Yes. Many real estate agents, wholesalers, and rental property owners run their real estate activity alongside a full-time job. The key is picking a path that fits your available hours. Wholesaling and bird dogging are flexible enough to work evenings and weekends. A rental property, once stabilized, can be largely passive. A part-time agent role is harder to balance with a 9-to-5 because client availability often drives deal timing.

Several. Wholesaling, bird dogging, real estate photography, note investing, and owning rental properties don't require a real estate license in most states. Wholesaling regulations vary by state, so check your state's real estate commission rules before marketing contracts.
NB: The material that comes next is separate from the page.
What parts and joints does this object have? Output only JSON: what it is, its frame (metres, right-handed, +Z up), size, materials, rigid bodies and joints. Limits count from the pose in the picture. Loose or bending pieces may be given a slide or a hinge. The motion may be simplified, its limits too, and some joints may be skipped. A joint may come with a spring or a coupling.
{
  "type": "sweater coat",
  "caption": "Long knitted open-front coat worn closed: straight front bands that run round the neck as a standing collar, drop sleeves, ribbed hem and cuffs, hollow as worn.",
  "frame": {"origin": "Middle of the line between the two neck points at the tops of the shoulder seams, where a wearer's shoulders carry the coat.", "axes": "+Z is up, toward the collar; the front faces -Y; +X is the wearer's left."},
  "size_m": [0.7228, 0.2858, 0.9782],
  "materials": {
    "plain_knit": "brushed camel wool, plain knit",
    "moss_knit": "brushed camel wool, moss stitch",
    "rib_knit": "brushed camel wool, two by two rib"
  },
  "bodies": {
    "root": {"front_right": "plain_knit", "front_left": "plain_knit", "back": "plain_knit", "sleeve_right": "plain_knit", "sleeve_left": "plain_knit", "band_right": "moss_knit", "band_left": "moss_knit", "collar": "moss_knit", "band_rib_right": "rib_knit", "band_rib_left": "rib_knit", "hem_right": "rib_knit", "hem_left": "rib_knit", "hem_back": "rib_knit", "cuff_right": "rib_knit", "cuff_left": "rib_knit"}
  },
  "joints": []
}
Real estate photography and bird dogging have no licensing requirements anywhere in the U.S.

Yes, if you have the capital and the patience for the setup phase. Rental properties generate monthly cash flow and build equity over time, which makes them one of the few side hustles that pays you while you sleep. The management side — tenant issues, maintenance, vacancies — takes real time, especially in the first year. Many rental property owners hire a property manager once they have 2 or more units, which cuts into cash flow but frees up time.
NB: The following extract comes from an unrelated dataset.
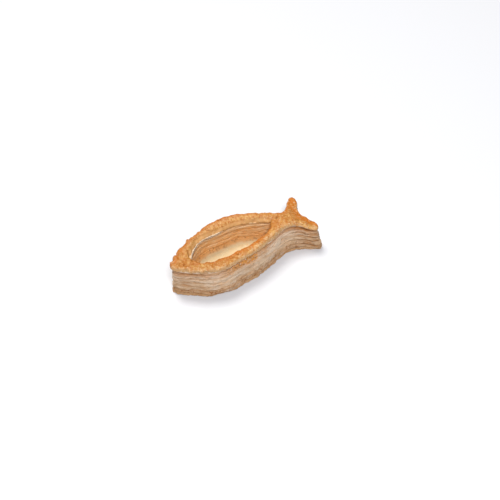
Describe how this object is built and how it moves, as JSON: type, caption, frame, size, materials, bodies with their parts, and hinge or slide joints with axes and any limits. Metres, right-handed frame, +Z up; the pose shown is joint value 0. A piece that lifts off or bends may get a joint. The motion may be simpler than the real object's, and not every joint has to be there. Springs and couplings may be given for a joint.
{
  "type": "vol-au-vent",
  "caption": "Empty fish-shaped puff-pastry case with a flaky laminated wall, a browned crust and a lens-shaped well for a filling.",
  "frame": {"origin": "centre of the bounding box, on the flat underside that the pastry case rests on", "axes": "+X runs from the nose to the tail, +Y across the body, +Z up out of the well"},
  "size_m": [0.1232, 0.0496, 0.0271],
  "materials": {
    "golden_crust": "egg-washed puff-pastry crust, baked golden brown, satin",
    "baked_leaves": "pale flaky edges of laminated dough, matte",
    "well_leaves": "toasted leaf edges inside the well, matte",
    "well_floor": "pale baked dough, matte",
    "browned_base": "brown underside crust, matte"
  },
  "bodies": {
    "root": {"pastry_case": "golden_crust"}
  },
  "joints": []
}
It depends on the activity. For rental properties, an LLC is worth forming — it separates your personal finances from the property and limits your personal liability if a tenant sues. For lower-risk activities like real estate photography or bird dogging, an LLC is still useful for tax and bookkeeping purposes but less urgent from a liability standpoint. Talk to a legal or tax professional about the right structure for your specific situation.

It depends on the type of income. Rental income is reported on Schedule E and benefits from depreciation deductions that can offset taxable income. Wholesaling and bird dog fees are typically treated as self-employment income and reported on Schedule C, which means you'll owe self-employment tax on top of income tax. Real estate agent commissions are also self-employment income. A tax professional can help you figure out which deductions apply to your specific activity.